Apsley Cherry-Garrard's book is a tours de force, a classic of exploration and endurance. Having read it on Kindle I was desperate to obtain a hard back edition with the illustrations of the original (these are missing in my Kindle edition and it does make some aspects of the story hard to follow). Original period editions are a shocking price, so I was looking for the next best thing. Having read reviews on Amazon, one of which referred to the maps in this edition I went ahead and bought it. Well, the good news is that this edition is a very handy size to take away and read on a trip, and it's cheap. The bad news is that it contains not one single illustration. No maps, no photographs, no sketches, nothing. I find this very surprising for a hardback, and, well, I already had the equivalent on Kindle.

Since then I've gone and bought the Benediction Classics 2007 Hardback edition. It contains all the illustrations of the original two volumes, and though some are rather small, I'm happy when I compare the price to an original. Unfortunately, unlike this edition it has been reviewed only once, and then by someone who describes themselves as "not a great reader". It has been, in my opinion, terribly under-rated.

In short, if you want a reasonably priced hard back copy of a classic, don't get this, get the Benediction Classics.

October 30, 2014

Possibly the best book on Polar Exploration ever produced, Apsely Cherry-Garrard's classic was written primarily with the work of future explorers in mind. As such it is a very detailed and honest account of the operations side of the Terra Nova Expedition. This edition contains all the illustrations of the two volume original, and whilst the quality could be better, this together with the Benediction Classics appear to be the best modern renderings available. Of the two, this is a larger format, with much larger font and slightly larger illustrations. In the case of the illustrations the benefit is not so great as one may expect since many are resolution limited. For better illustrations I highly recommend "Edward Wilson's Antarctic Notebooks" (I have the 2011 Reardon edition).
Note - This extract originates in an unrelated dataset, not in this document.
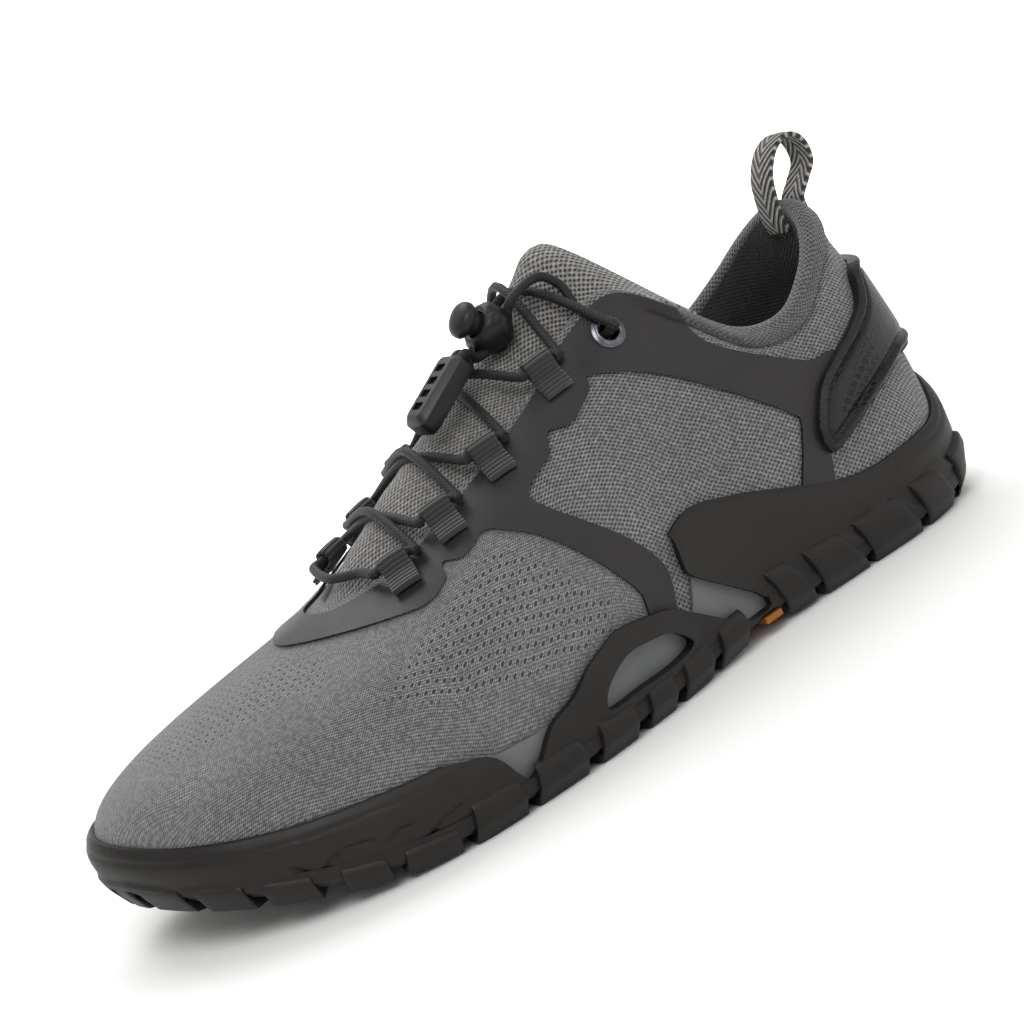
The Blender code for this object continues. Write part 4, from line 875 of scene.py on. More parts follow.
SOCK_COLUMNS = 300
BINDING_DEEP, LIP_DEEP, LINING_DEEP = 0.0065, 0.0060, 0.090
opening = [bare_skin(AROUND * k / SOCK_COLUMNS, 1.0) for k in range(SOCK_COLUMNS + 1)]
opening_length = [run for _, _, _, run in path_frames(opening)]


def knit_cloth(u, v, point):
    """Cloth coordinates of the sock; binding, lip and lining are measured along the opening."""
    row = round(v * KNIT_ROWS) - OUTER_ROWS
    if row <= 0:
        return side_cloth(u, v, point)
    down = BINDING_DEEP * min(row, BINDING_ROWS) / BINDING_ROWS
    down += LIP_DEEP * min(max(row - BINDING_ROWS, 0), LIP_ROWS) / LIP_ROWS
    down += LINING_DEEP * max(row - BINDING_ROWS - LIP_ROWS, 0) / LINING_ROWS
    return opening_length[round(u * SOCK_COLUMNS)], down


OPENWORK_FADE = 0.002
STATION_SHARE, RISE_SHARE = 0.02, 0.35  # roughly what one station and one rise are at the toes
toe_edge = [(a * STATION_SHARE, b * RISE_SHARE) for a, b in TOE_FAN + TOE_FAN[:1]]


def knit_mark(u, v, point):
    """1 where the outer face is openwork, fading to 0 at the field's edge."""
    station, row = u * AROUND, round(v * KNIT_ROWS)
    if row > OUTER_ROWS:
        return 0.0
    rise = outer_rise(row)
    along, high = seen(point)
    if inside(station, rise, TOE_FAN):
        away = edge_distance(station * STATION_SHARE, rise * RISE_SHARE, toe_edge)
    elif inside(along, high, SIDE_FAN):
        away = edge_distance(along, high, SIDE_FAN + SIDE_FAN[:1])
    else:
        return 0.0
    return ease(away / OPENWORK_FADE)


QUARTER_EDGE = (
    (0.472, 0.0), (0.472, 0.22), (0.472, 0.32), (0.484, 0.39), (0.509, 0.48), (0.538, 0.567), (0.565, 0.63),
    (0.600, 0.66), (0.600, 1.4), (-0.1, 1.4), (-0.1, 0.0),
)


PUNCH_RADIUS, PUNCH_REACH = 0.0030, 0.008


def eyelet_place(hand):
    """Centre of an eyelet on the skin, and its axis."""
    station = on_side(EYELET_STATION, hand)
    return skin(station, EYELET_RISE), skin_normal(station, EYELET_RISE)


def eyelet_holes():
    """The cuts for both eyelets: round punches along their axes."""
    profile = [
        (0.0, -PUNCH_REACH), (PUNCH_RADIUS, -PUNCH_REACH), (PUNCH_RADIUS, PUNCH_REACH), (0.0, PUNCH_REACH)
    ]
    return [
        ("DIFFERENCE", as_object(f"punch_{hand}", turned_shape(profile, *eyelet_place(hand), 32)))
        for hand in (-1, 1)
    ]


def knit_paint(u, v, point):
    """The knit's finish: 0 vamp, 1 quarter, 2 collar binding, 3 lining."""
    row, station = v * KNIT_ROWS, u * AROUND
    if row > OUTER_ROWS + BINDING_ROWS + LIP_ROWS:
        return 3
    if row > OUTER_ROWS and min(station, AROUND - station) < 6.9:
        return 2
    return 1 if inside(*seen(point), QUARTER_EDGE) else 0


sock = closed_grid(SOCK_COLUMNS, KNIT_ROWS, knit_lay, knit_cloth, knit_mark, knit_paint)
sock = cut_by(sock, *eyelet_holes())
upper = finished(
    "upper_knit", sock, [VAMP_KNIT, QUARTER_KNIT, COLLAR_MESH, LINING], replaces=("upper",)
)

# %% [markdown]
# ## The welded film
# The overlay is cut from sheet and welded on with heat. It is a thin shell over the whole side, and
# its shape is cut out by a block with the film's outline, seen from the side. It follows every
# crease of the knit under it.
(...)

Cherry-Gararrd's account only skims over the expedition's initial finance, selection and organisation which obviously had a direct bearing upon the outcome. It would also be nice if a future edition could provide a short follow-up on the subsequent fates of the major characters apart from the Polar Party.

As for style, and pace; if you want a Wikipedia summary or a Hollywood movie then don't look here. If you have the patience to hear the real story from a genuine hero then your effort will be well rewarded. The details are there for a reason, by the end I felt that I had been there in some tiny insignificant way as well and lost some good friends. Sensationalist revisions by lesser men can follow afterwards, if you so wish.

September 20, 2007

An Odyssey
Apsley's journey through the darkness of the stormy Antarctic winter to where the Emperor penguins stood with their eggs was one of the most moving journeys I have read about. Apsley tells the story with great humility and this endears him to the reader. This book would be worth buying simply for this story, but it also tells of Robert Falcon Scott's journey and the death of all of the party who made the final push to the pole. Apsley and the others who were not chosen to make the final push to the pole doggedly searched for their companions and friends and finally found them frozen. Apsley quotes Scott's journal detailing Scott's last moments and the fate of the others. This is harrowing, but inspiring reading. Apsley Cherry-Garrard is one of the more forgotten heros of Antarctic exploration. I use the word hero with trepidation, but it is apt in his case. He truly would lay down his life for his friends and he cared deeply for those he called friends.

January 10, 2013

The Best Book in the World
Can't really write a review adequate enough to do this story justice right at the top with Scott, Shackleton and other polar explorers, suprised that Cherry Garrard's story is largely forgotten.